* Start Data *
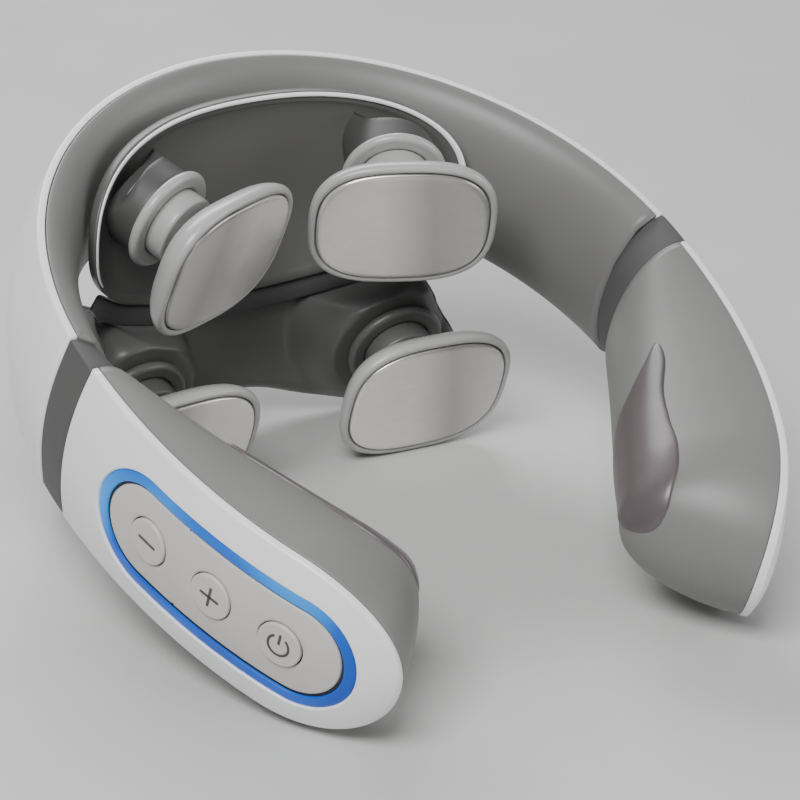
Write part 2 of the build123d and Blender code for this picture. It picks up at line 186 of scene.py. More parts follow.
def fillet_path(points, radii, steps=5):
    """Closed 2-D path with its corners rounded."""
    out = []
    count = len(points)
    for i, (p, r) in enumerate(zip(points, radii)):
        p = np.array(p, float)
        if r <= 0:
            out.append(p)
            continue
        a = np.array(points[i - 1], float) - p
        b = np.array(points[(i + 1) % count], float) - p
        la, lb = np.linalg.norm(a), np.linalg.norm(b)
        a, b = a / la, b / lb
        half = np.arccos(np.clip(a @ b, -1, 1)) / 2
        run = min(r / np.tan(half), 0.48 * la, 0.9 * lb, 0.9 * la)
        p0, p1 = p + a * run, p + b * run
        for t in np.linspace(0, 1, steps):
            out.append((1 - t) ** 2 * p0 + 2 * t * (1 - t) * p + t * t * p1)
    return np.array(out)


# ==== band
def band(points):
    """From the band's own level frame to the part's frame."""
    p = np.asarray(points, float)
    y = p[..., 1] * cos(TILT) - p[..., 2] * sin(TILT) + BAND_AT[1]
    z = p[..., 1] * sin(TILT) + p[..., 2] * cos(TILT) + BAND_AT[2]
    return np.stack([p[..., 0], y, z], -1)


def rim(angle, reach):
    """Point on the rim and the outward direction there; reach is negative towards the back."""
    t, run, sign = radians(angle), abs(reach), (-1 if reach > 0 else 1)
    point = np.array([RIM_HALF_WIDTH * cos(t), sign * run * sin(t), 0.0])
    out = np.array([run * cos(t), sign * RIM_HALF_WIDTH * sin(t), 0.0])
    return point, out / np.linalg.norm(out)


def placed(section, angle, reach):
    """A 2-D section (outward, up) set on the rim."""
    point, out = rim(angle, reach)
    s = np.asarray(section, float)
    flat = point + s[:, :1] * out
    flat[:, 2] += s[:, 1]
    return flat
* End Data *
§ **Task description**
Write out the whole listing again. Match it word for word.

§ **Final answer**
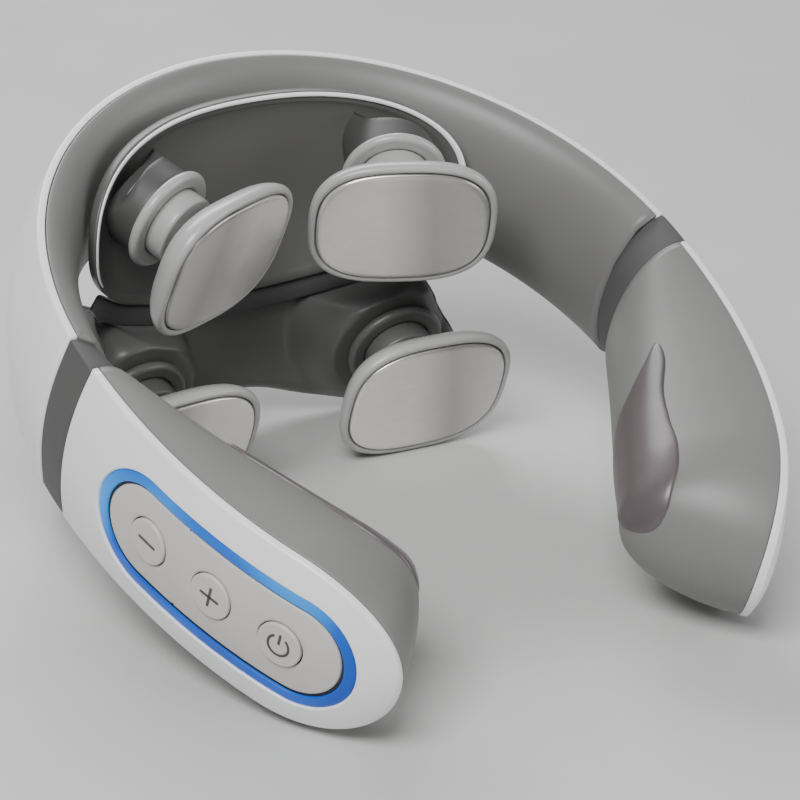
Write part 2 of the build123d and Blender code for this picture. It picks up at line 186 of scene.py. More parts follow.
def fillet_path(points, radii, steps=5):
    """Closed 2-D path with its corners rounded."""
    out = []
    count = len(points)
    for i, (p, r) in enumerate(zip(points, radii)):
        p = np.array(p, float)
        if r <= 0:
            out.append(p)
            continue
        a = np.array(points[i - 1], float) - p
        b = np.array(points[(i + 1) % count], float) - p
        la, lb = np.linalg.norm(a), np.linalg.norm(b)
        a, b = a / la, b / lb
        half = np.arccos(np.clip(a @ b, -1, 1)) / 2
        run = min(r / np.tan(half), 0.48 * la, 0.9 * lb, 0.9 * la)
        p0, p1 = p + a * run, p + b * run
        for t in np.linspace(0, 1, steps):
            out.append((1 - t) ** 2 * p0 + 2 * t * (1 - t) * p + t * t * p1)
    return np.array(out)


# ==== band
def band(points):
    """From the band's own level frame to the part's frame."""
    p = np.asarray(points, float)
    y = p[..., 1] * cos(TILT) - p[..., 2] * sin(TILT) + BAND_AT[1]
    z = p[..., 1] * sin(TILT) + p[..., 2] * cos(TILT) + BAND_AT[2]
    return np.stack([p[..., 0], y, z], -1)


def rim(angle, reach):
    """Point on the rim and the outward direction there; reach is negative towards the back."""
    t, run, sign = radians(angle), abs(reach), (-1 if reach > 0 else 1)
    point = np.array([RIM_HALF_WIDTH * cos(t), sign * run * sin(t), 0.0])
    out = np.array([run * cos(t), sign * RIM_HALF_WIDTH * sin(t), 0.0])
    return point, out / np.linalg.norm(out)


def placed(section, angle, reach):
    """A 2-D section (outward, up) set on the rim."""
    point, out = rim(angle, reach)
    s = np.asarray(section, float)
    flat = point + s[:, :1] * out
    flat[:, 2] += s[:, 1]
    return flat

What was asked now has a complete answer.